The State Government is of the view that the Raghuram Rajan Committee report for evolving a composite development index of States is against the concepts of fiscal federalism.
Chief Minister Oommen Chandy will convey the State’s objections when he meets Prime Minister Manmohan Singh in New Delhi on Friday.
GENERAL METHOD
The Committee has proposed a general method for allocating funds to States based on both their development needs and as well as its development performance.
Each State may get a fixed basic allocation of 0.3 per cent of overall funds, to which will be added its share stemming from need and performance to get its overall share.
Kerala, along with Tamil Nadu and Goa, have been put in the ‘relatively developed category’ of the so-called underdevelopment/need index.
This would put these States under great disadvantage in terms of future allocations in what is being perceived as wrongful reprimand for pursuing all-round development.
FUND DEVOLUTION
Given this, Kerala does not want the Centre to consider any of the committee recommendations for implementation since it is violates scheme of devolution of funds by the Planning Commission.
It is planning to submit detailed comments after exhaustive examination of the report, sources in the Government said.
The Committee has mentioned that its recommendations might be used to allocate some of the developmental funds even while stating that existing methodologies need not be changed.

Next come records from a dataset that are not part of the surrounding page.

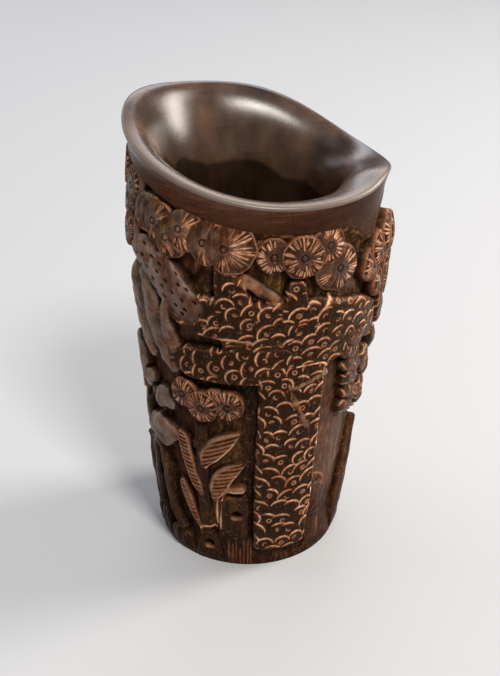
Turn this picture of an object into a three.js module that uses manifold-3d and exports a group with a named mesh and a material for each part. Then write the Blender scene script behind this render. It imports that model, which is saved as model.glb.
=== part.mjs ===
// A libation cup carved from one hollow section of buffalo horn, in the shape of a flaring
// oval beaker with a raised pouring lip. The outside is carved in relief with pine, bamboo
// and rocks below a plain band. Horn is hollow, so the foot is closed by an inset disc of
// horn, let into a rebate from below, and a bead of lacquer seals the joint inside.
//
// Units are millimetres and degrees. +Z is up and the origin is the middle of the foot's
// flat underside. Angles run anticlockwise seen from above: 0 is +X, 90 is +Y. The raised lip
// points to 150 and the broad pine trunk faces 289.
import * as THREE from "three";
import { mergeVertices } from "three/addons/utils/BufferGeometryUtils.js";
import Module from "manifold-3d";

const wasm = await Module();
wasm.setup();

// Height of the rim, how it rises to the pouring lip, and its local wave beside the lip
const RIM_HEIGHT = 133.2;
const RIM_TILT = 9.5;
const RIM_WAVE = 2.3;
const LIP_ANGLE = 150;
const RIM_SWING = 3.2; // up before the swing angle seen from the lip, and down past it
const SWING_ANGLE = 60;
const RIM_LIFT = 1.6; // the most that the hand-cut rim rises above its regular curve

// Outside of the blank before carving, each across the whole cup
const FOOT_WIDTH = 59;
const FOOT_DEPTH = 63;
const SHOULDER_WIDTH = 80.5;
const SHOULDER_DEPTH = 75;
const SHOULDER_HEIGHT = 105;
const NECK_WIDTH = 77.5;
const NECK_DEPTH = 71.5;
const NECK_DRAW = 12; // the least height over which the shoulder is drawn in to the neck
const MOUTH_WIDTH = 81;
const MOUTH_DEPTH = 72;
const BODY_CURVE = 0.77; // the power of the rise from foot to shoulder: lower is fuller
const LEAN = 2.7; // how far the natural horn leans to +X at the rim
const BAND_HEIGHT = 8.5; // the plain band under the rim
const BAND_DIP = 8; // how much further down it runs on the right
const DIP_ANGLE = 331;
const DIP_REACH_ANGLE = 12;
const EDGE_ROUND = 1.2; // radius of the rim's outer edge

// Inside of the cup
const THROAT_WIDTH = 50;
const THROAT_DEPTH = 45;
const BORE_DIAMETER = 43; // at the foot, where the bore is round
const BORE_CURVE = 0.62;
const BRIM_DROP = 22; // from the rim to where the brim meets the bore
const BRIM_DROP_CHANGE = 9; // deeper by this at the lip, shallower opposite
const BRIM_SQUARENESS = 2.1; // the power of the brim's curve
const SQUARENESS_CHANGE = 0.4; // lower by this at the lip, higher opposite

// Base disc, its joint and its seal
const FIT_GAP = 0.3;
const DISC_THICKNESS = 8;
const REBATE_DIAMETER = 49;
const REBATE_DEPTH = 4;
const DISC_CHAMFER = 0.5;
const BEAD_WIDTH = 1.8;
const BEAD_HEIGHT = 1.5;

// Relief: its depth from the blank's surface to the carved ground
const RELIEF_DEPTH = 3.4;
const FOOT_RELIEF_DEPTH = 1.3;
const FOOT_FADE = 12; // height over which the relief grows to its full depth
const KEY_DEPTH = 1.6; // how far a relief form is rooted in the wall
const TRUNK_ANGLE = 289.7;
const TRUNK_WIDTH = 22;
const BOUGH_WIDTH = 15;
const TWIG_WIDTH = 3;
const BURL_WIDTH = 9;
const RIDGE_WIDTH = 3;
const KNOT_WIDTH = 6.4;
const KNOT_PROUD = 2.2; // how far the proudest knot stands above the blank
const STALK_WIDTH = 5;
const STALK_JOINT_HEIGHT = 1.8;
const STALK_JOINT_PROUD = 0.7;
const LEAF_WIDTH = 6.6;
const LEAF_LENGTH = 20;
const ROCK_WIDTH = 13;
const ROCK_HOLE_DIAMETER = 2.8;
const ROCK_HOLE_DEPTH = 1.8;
const NEEDLE_DIAMETER = 10.4;
const NEEDLE_BEVEL = 0.8;
const NEEDLE_CROWN = 0.5; // how far a needle disc's middle stands above its edge
const NEEDLE_STEP = 0.34; // how far each disc of a group stands over its neighbour

// Facets
const WALL_SEGMENTS = 48;
const NEEDLE_SEGMENTS = 8;
const BOUGH_SECTIONS = 2; // sections of a bough for each station of its line
const ROUND_SEGMENTS = 48;
const OVERRUN = 2; // cutters run past what they cut by this

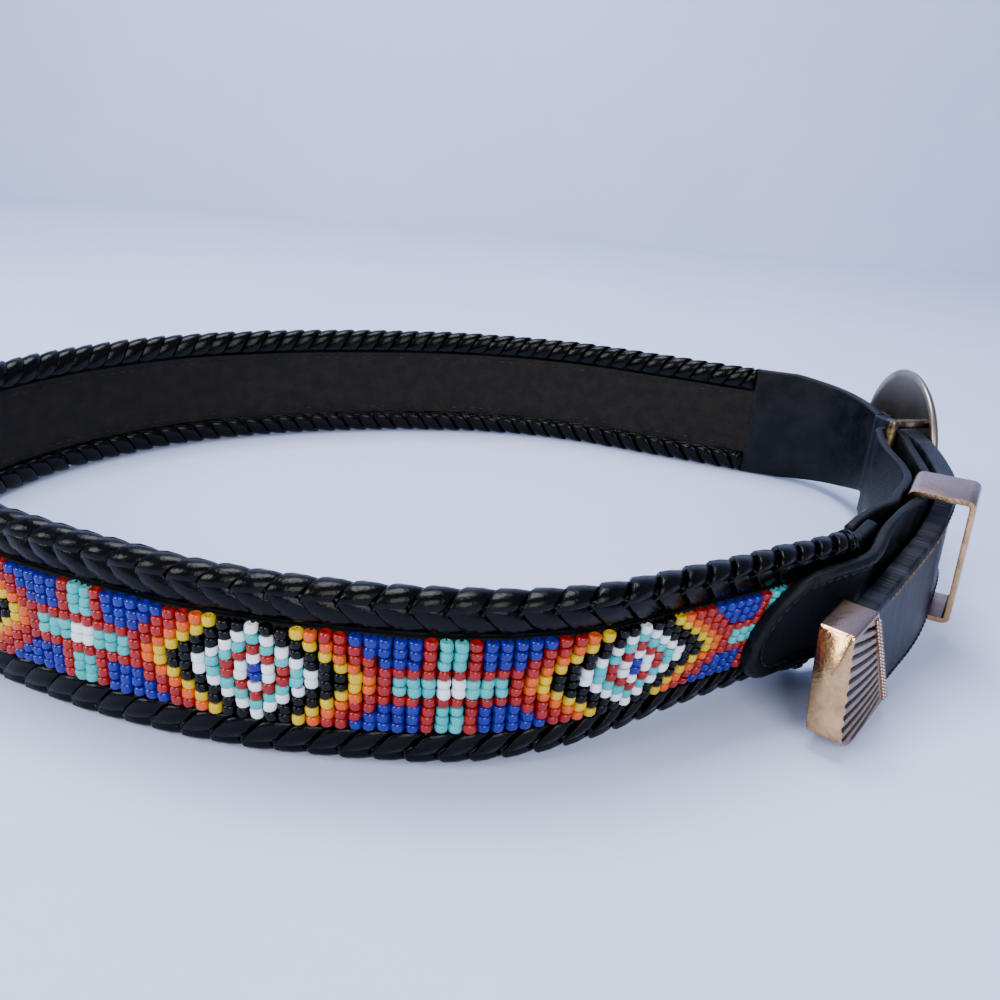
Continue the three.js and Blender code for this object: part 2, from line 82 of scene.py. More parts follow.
# %% Stations of the band and of the buckle strap
FRONT_RUN = [
    (0.348, -0.267, 0.566, 6), (0.322, -0.2925, 0.517, 11), (0.283, -0.323, 0.522, 15),
    (0.239, -0.364, 0.524, 14), (0.184, -0.415, 0.53, 13), (0.1185, -0.468, 0.517, 10),
    (0.052, -0.493, 0.5, 6), (-0.022, -0.5, 0.5, 5), (-0.119, -0.49, 0.5, 3),
    (-0.211, -0.457, 0.5, 0), (-0.296, -0.41, 0.5, 0), (-0.374, -0.35, 0.5, 3),
]
BACK_RUN = [
    (-0.444, -0.26, 0.5, 0), (-0.489, -0.13, 0.5, 0), (-0.485, 0.02, 0.5, 0),
    (-0.437, 0.175, 0.5, 0), (-0.348, 0.313, 0.5, 0), (-0.237, 0.405, 0.5, 0),
    (-0.119, 0.465, 0.5, 0), (0.007, 0.5, 0.5, 0), (0.137, 0.495, 0.5, 0),
    (0.263, 0.445, 0.5, 0), (0.378, 0.392, 0.5, 0),
]
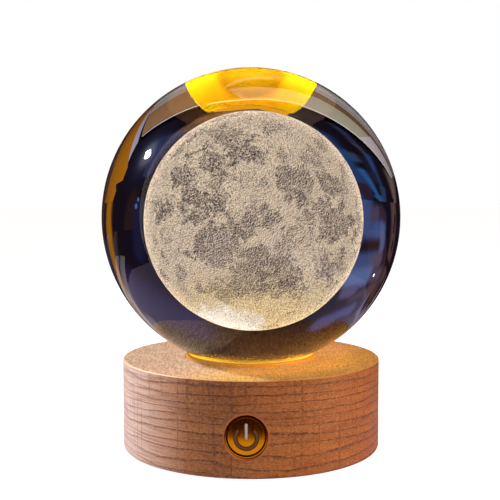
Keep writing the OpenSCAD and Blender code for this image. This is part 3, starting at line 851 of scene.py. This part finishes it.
# %% Strokes of colour
def strokes(u, v, ground, lines):
    """Colour at (u, v): each stroke covers the last by exp(-(d / wide) ** 4), d from its line."""
    p = np.stack([u, v], -1)
    colour = np.zeros(p.shape[:-1] + (3,)) + linear(ground)[:3]
    for start, end, wide, code, *strength in lines:
        a, b = np.array(start, float), np.array(end, float)
        t = np.clip((p - a) @ (b - a) / max((b - a) @ (b - a), 1e-9), 0, 1)
        d = np.linalg.norm(p - a - t[..., None] * (b - a), axis=-1)
        cover = np.exp(-((d / wide) ** 4))[..., None]
        colour = colour * (1 - cover) + np.array(linear(code, *strength)[:3]) * cover
    return colour


def card(name, mesh, colours=None, code="FFFFFF", strength=1.0):
    """A backdrop with a light of its own that only glossy and glass rays see."""

    def surface(tree):
        tone = linear(code)
        if colours is not None:
            tone = add(tree, "Attribute", attribute_name="paint").outputs["Color"]
        return add(tree, "Emission", [tone, strength])

    if colours is not None:
        flat = np.ones((len(mesh.vertices), 4), np.float32)
        flat[: colours.size // 3, :3] = colours.reshape(-1, 3)
        flat[colours.size // 3 :, :3] = colours[-1].mean(0)
        mesh.attributes.new("paint", "FLOAT_COLOR", "POINT").data.foreach_set("color", flat.ravel())
    made = place(name, mesh, new_finish(name, surface))
    made.visible_camera = False
    made.visible_diffuse = False
    made.visible_shadow = False
    return made


# %% [markdown]
# ## The dark room
# The room is a dome, painted in azimuth (from +Y towards +X) and elevation, in degrees as seen from
# the ball. The glass shows it twice: bent through the ball, and mirrored by its surface. One place
# in the room then has to look right in two places in the ball, which a simple painting can't do, so
# there are two domes. One is seen only through the glass and the other only in its surface.

# %% The dark room
DARK = "150F18"
dome_radius = 600 * MM
table_up = 0.6 * MM
MIRRORED = [
    ((-82, 31), (-82, 31.1), 17, "3A4A78"),
    ((-82, 31), (-82, 31.1), 10, "8090C8"),
    ((-82, 31), (-82, 31.1), 6.5, "F0F4FF", 1.5),
    ((-76.2, -18.9), (-86.2, 8), 6, "6E4B32"),
]
ROOM = [
    ((17.1, 28.2), (42.6, 22.1), 9, "322A48"),
    ((43.3, 36.6), (62.1, 43.5), 4, "6E6670"),
    ((25.9, -6.5), (28.3, 7.2), 3, "1C1C38"),
    ((-29.9, -5.6), (-35.2, 5.2), 6, "40507E"),
    ((-38.8, 1.5), (-39, 3.5), 2.6, "40588C"),
    ((-43.7, 1.5), (-44.4, 7.5), 3, "566290"),
    ((-39.5, -2.7), (-36, -1.5), 2.2, "4E425A"),
    ((-42.5, -3), (-45, -1.5), 2.2, "3C2A38"),
    ((-32, 6.2), (-40.5, 7), 2.6, "24161F"),
    ((-30.5, 10.5), (-40, 11.2), 3, "465078"),
    ((-41, 11.3), (-45.5, 11.8), 2.5, "5A4C64"),
    ((-29, 14.6), (-39, 15.6), 3.2, "5E6E9C"),
    ((-44, 16.6), (-50, 17.5), 3, "54465C"),
    ((-28.5, 18.5), (-33, 19.2), 2.2, "544C6C"),
    ((-59.5, 20.9), (-34, 22.2), 1.8, "3C2D3E"),
    ((-46, 22.4), (-50, 22.9), 2.6, "5A4650"),
    ((-24.2, 29.3), (-37.7, 28.2), 3.5, "4C4B7A"),
    ((-60.3, 36), (-33, 31.8), 2.4, "32232F"),
    ((-56.9, 26.1), (-67.8, 34.7), 3.5, "5A3E3C"),
    ((-48.4, 25.1), (-48.4, 31.4), 1.2, "6E6987"),
    ((-48.4, 31.4), (-67.9, 45.9), 1.6, "6E6987"),
    ((-57, -18.2), (-59.5, 18.9), 4.6, "6A5048"),
    ((-49.8, -10), (-50.4, 11.9), 1.2, "0F0F2D"),
    ((-59.7, -0.9), (-59.8, 0.5), 1.4, "0A080A"),
    ((-58.3, 2.3), (-58.5, 3.5), 1.2, "0A080A"),
    ((-59.1, 7.7), (-59.3, 9.7), 1.3, "0A080A"),
    ((-53.1, 12.8), (-71.6, 20.8), 1.6, "23141A"),
    ((-76.2, -18.9), (-86.2, 49), 6, "664834"),
    ((52.4, -12.2), (53.9, 3.7), 4.6, "BE7814"),
    ((53.9, 3.7), (55.6, 18), 4.6, "BE7814"),
    ((56, 19), (57, 25), 4.2, "C88040"),
    ((58, 28), (58, 50), 7, "C0A090"),
    ((67.4, -18.7), (76.4, 22), 8, "6E4B3C"),
]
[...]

But, there is no uncommitted corpus of funds with the Centre that can be allocated as recommended by it. For devolution of Plan funds, there are established methods.
The State Government feels that the methodology adopted by the committee is seriously flawed as it does not include major economic factors in shaping the index.
SERIOUSLY FLAWED
These included agriculture production, production of manufactured goods or power generation. This would aggravate existing imbalances.
Kerala agreed with the dissent view expressed by committee member Shaibal Gupta that the choice of monthly per capita consumption expenditure in place of per capita gross State domestic product is out of place.
Per capita consumption does not reflect production and income derived from production. Given inflow of foreign and domestic remittances in the State, this would give a distorted picture of development.
Also, per capita consumption expenditure does not take into account the difference in prevailing level of inflation in different States. Here, price differentials could be as high as 30 to 40 per cent.